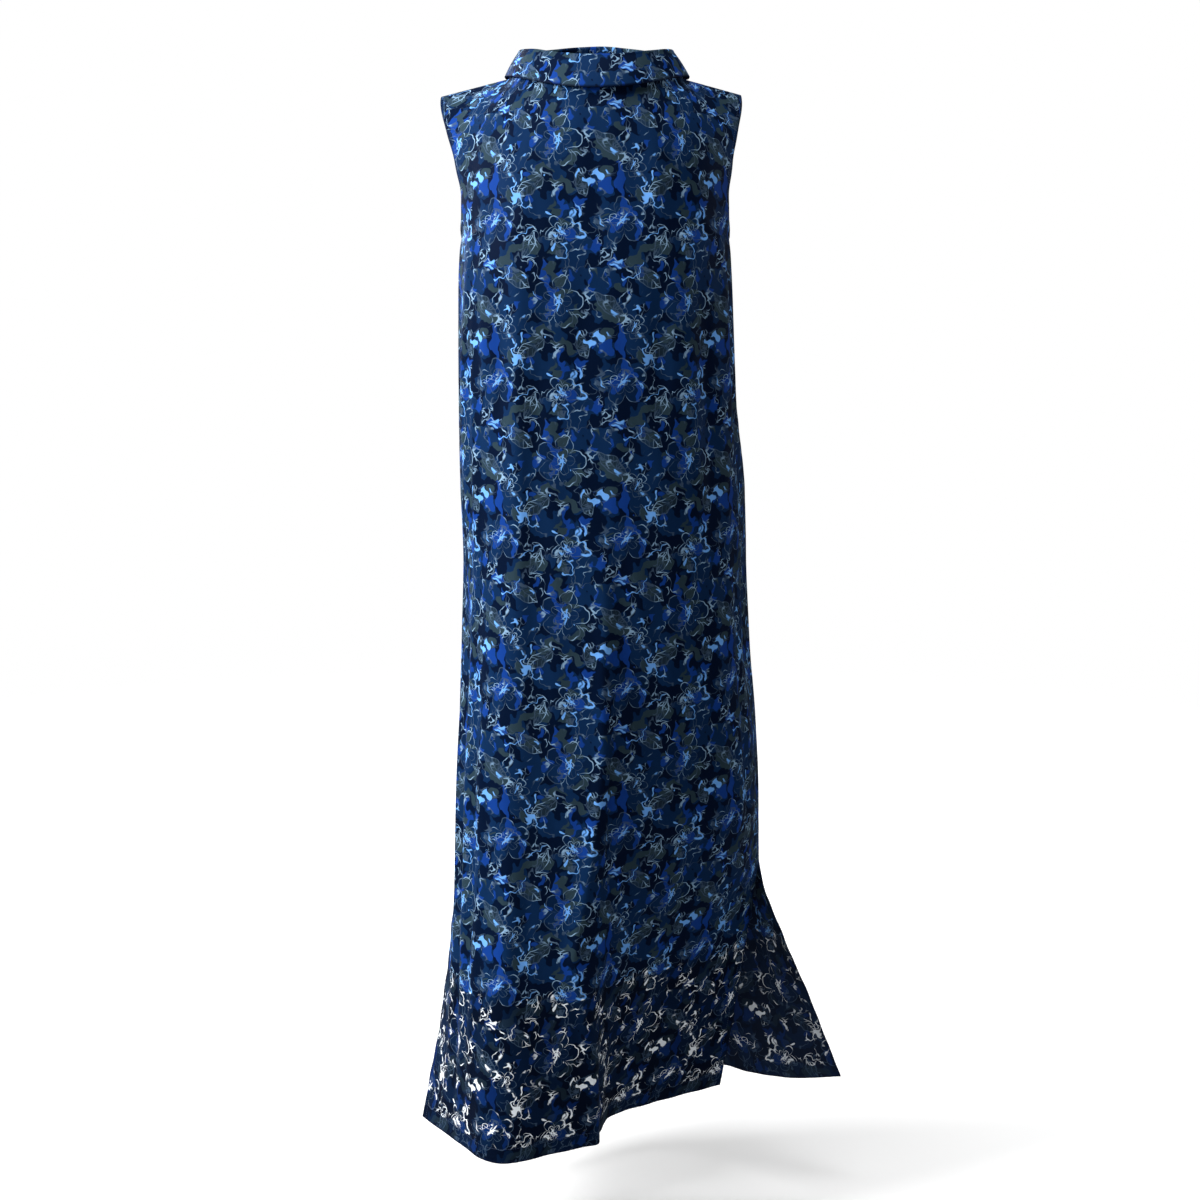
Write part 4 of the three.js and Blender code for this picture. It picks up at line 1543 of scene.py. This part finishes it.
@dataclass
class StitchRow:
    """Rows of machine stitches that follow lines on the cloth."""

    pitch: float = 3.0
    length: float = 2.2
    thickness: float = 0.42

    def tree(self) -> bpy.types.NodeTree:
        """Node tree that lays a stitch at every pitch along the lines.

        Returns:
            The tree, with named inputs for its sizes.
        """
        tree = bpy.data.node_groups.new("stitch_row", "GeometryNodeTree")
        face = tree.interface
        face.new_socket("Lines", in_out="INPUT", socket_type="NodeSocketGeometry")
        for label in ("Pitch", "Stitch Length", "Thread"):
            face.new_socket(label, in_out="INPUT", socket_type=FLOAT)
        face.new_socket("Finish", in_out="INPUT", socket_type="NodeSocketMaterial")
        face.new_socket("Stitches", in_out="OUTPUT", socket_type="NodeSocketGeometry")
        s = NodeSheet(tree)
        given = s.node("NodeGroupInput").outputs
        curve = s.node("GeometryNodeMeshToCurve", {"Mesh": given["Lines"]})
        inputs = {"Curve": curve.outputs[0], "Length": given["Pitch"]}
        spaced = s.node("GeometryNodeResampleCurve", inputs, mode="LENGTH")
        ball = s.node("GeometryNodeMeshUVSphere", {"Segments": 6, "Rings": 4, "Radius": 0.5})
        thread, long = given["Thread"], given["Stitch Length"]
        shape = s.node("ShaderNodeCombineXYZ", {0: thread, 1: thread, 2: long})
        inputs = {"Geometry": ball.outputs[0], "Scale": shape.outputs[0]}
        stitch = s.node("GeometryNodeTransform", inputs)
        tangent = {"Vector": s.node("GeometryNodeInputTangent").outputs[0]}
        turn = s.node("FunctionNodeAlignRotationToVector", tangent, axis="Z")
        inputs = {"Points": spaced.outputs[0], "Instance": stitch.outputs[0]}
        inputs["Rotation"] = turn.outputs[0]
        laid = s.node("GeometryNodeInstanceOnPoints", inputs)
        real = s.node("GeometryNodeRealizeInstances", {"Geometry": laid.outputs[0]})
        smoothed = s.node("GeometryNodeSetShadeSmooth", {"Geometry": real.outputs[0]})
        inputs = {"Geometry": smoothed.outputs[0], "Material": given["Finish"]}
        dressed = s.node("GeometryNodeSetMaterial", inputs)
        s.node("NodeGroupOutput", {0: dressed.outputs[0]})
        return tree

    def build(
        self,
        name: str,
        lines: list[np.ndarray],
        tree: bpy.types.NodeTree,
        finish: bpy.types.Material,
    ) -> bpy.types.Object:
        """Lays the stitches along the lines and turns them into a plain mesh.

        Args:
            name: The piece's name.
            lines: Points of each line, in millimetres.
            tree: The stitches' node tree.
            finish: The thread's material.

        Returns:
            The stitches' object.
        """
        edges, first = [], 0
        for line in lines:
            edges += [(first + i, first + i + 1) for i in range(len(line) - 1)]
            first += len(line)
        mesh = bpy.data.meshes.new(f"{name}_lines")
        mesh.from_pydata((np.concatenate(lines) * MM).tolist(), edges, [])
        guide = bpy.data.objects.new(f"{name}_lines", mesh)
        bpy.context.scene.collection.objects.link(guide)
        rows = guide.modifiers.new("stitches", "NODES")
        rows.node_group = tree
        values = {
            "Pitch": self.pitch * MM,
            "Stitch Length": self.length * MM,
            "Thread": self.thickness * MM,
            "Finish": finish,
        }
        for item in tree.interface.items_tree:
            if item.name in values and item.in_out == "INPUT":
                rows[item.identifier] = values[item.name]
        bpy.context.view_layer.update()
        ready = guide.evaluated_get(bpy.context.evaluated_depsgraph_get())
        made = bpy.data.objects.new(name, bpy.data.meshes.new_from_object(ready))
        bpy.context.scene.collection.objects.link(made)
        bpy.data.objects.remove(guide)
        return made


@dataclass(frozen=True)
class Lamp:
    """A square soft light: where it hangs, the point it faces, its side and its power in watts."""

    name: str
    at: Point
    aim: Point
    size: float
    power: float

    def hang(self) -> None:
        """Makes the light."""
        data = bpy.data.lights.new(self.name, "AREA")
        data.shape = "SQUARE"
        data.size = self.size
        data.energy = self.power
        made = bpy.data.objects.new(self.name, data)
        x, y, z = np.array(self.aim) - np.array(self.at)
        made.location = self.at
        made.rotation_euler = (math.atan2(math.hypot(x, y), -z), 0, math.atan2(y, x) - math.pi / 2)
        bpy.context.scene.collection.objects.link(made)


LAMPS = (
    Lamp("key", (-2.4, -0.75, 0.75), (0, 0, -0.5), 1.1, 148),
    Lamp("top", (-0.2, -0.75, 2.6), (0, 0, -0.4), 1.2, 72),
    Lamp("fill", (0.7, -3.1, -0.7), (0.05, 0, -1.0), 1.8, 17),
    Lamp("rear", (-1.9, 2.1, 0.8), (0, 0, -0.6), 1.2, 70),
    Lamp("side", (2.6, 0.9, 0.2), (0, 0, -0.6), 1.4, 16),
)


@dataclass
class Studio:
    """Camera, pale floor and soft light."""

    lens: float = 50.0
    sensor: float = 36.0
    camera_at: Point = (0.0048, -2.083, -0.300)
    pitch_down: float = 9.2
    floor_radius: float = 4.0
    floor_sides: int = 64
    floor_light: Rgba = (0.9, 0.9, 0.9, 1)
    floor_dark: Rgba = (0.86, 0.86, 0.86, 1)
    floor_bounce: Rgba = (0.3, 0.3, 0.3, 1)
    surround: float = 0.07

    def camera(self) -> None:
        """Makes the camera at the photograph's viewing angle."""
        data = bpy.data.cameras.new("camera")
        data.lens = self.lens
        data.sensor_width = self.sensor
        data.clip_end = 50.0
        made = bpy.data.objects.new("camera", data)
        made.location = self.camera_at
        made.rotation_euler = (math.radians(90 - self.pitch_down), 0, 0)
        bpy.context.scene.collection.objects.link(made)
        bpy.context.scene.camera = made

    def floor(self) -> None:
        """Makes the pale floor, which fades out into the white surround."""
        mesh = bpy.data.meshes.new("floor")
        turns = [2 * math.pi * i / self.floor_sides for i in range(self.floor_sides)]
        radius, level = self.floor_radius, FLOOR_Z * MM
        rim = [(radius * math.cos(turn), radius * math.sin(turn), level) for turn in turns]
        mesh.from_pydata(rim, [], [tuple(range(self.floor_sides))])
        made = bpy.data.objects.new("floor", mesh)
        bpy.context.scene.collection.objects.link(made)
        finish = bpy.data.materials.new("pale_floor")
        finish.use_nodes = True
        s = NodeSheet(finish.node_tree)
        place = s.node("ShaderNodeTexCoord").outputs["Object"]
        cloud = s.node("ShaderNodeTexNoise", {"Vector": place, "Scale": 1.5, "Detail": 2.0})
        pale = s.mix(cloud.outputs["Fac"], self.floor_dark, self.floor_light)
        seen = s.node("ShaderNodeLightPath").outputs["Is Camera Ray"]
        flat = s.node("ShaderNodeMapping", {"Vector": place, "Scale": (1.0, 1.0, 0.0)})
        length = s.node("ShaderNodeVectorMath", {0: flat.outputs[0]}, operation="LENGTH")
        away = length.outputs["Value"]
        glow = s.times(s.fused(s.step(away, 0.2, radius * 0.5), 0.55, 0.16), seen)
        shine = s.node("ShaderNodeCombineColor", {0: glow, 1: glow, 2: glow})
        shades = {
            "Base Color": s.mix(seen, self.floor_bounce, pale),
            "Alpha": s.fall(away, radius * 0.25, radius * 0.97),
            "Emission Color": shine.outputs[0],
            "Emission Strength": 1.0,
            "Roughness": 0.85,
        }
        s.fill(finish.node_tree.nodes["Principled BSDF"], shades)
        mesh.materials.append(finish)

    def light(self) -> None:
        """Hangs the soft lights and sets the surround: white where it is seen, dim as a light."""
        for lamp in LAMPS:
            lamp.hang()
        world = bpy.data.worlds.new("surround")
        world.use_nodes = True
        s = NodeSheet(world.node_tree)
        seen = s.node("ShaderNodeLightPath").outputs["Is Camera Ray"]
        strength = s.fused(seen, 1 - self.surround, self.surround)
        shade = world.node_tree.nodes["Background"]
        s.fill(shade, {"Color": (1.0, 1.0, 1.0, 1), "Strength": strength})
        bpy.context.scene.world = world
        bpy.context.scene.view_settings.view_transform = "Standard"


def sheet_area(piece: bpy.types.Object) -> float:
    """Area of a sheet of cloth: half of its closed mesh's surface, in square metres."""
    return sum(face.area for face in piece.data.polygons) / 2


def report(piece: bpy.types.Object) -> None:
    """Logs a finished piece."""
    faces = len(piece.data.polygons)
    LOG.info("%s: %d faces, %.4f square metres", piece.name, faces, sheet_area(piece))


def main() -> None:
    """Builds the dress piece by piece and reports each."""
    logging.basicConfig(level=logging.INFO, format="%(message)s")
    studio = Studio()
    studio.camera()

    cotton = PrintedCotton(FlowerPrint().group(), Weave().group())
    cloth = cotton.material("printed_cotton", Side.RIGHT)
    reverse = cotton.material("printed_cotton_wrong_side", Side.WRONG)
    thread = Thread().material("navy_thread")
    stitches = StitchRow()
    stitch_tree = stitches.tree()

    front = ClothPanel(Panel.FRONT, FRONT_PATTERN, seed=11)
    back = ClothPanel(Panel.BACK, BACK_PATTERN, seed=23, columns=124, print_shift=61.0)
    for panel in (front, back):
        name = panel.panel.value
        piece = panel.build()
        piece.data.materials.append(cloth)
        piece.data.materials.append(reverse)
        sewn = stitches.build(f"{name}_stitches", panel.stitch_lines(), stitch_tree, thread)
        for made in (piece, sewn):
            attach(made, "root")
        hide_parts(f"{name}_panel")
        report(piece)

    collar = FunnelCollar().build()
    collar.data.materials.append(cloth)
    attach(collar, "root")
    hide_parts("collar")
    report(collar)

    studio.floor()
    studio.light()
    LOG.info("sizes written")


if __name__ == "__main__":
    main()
------------------------------------------------------------------------
WHAT YOU NEED TO DO:
Quote exactly the first line of the data and every line after it through the one holding "along the lines.".

EXPECTED ANSWER:
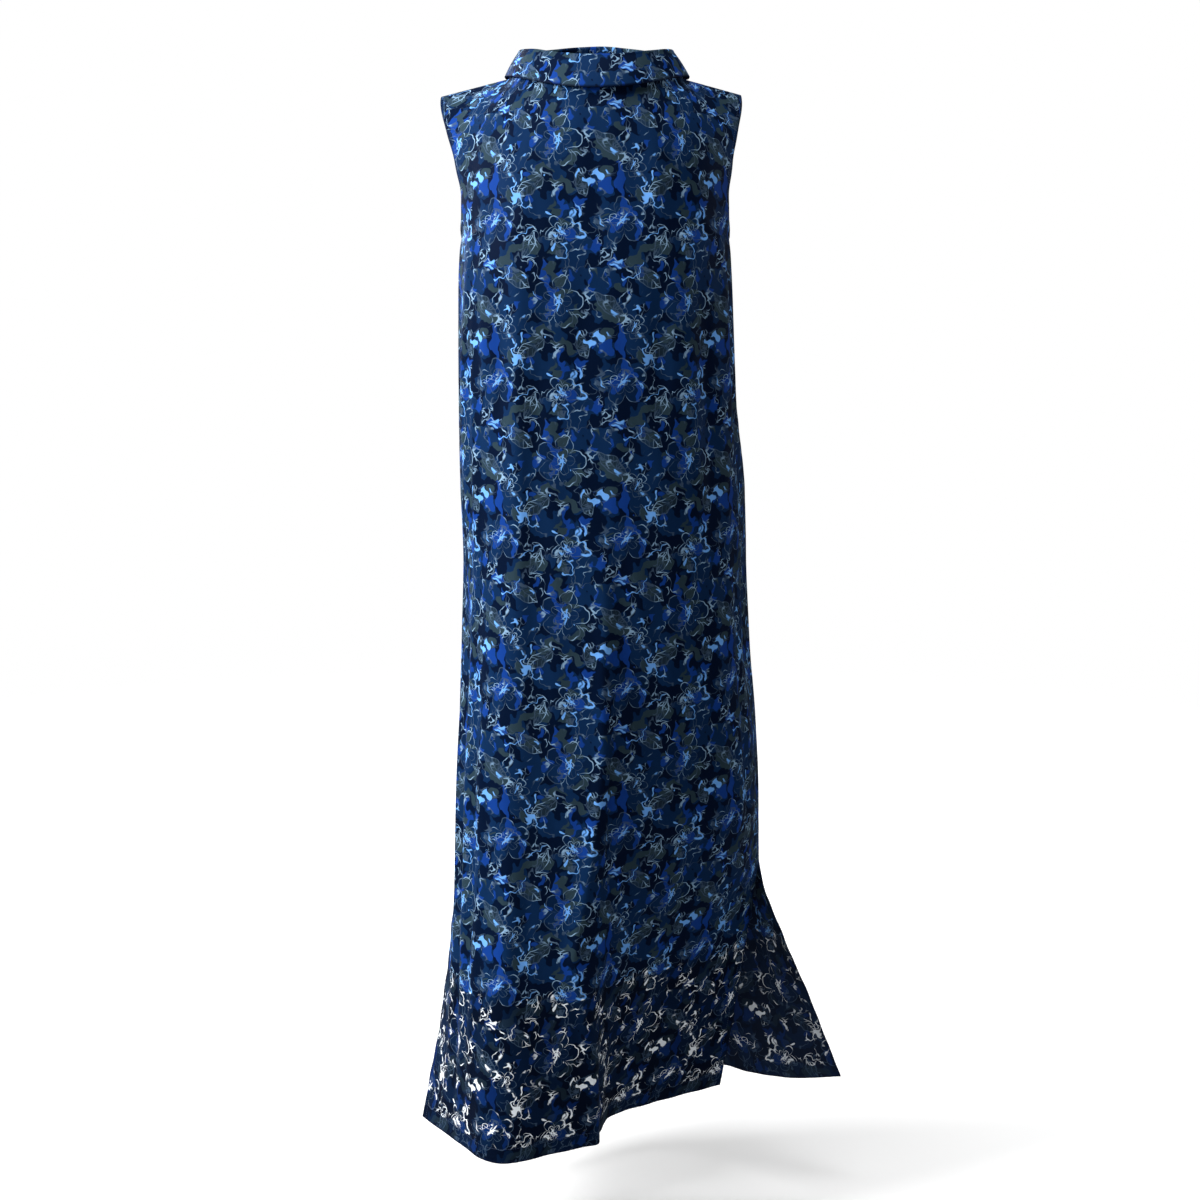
Write part 4 of the three.js and Blender code for this picture. It picks up at line 1543 of scene.py. This part finishes it.
@dataclass
class StitchRow:
    """Rows of machine stitches that follow lines on the cloth."""

    pitch: float = 3.0
    length: float = 2.2
    thickness: float = 0.42

    def tree(self) -> bpy.types.NodeTree:
        """Node tree that lays a stitch at every pitch along the lines.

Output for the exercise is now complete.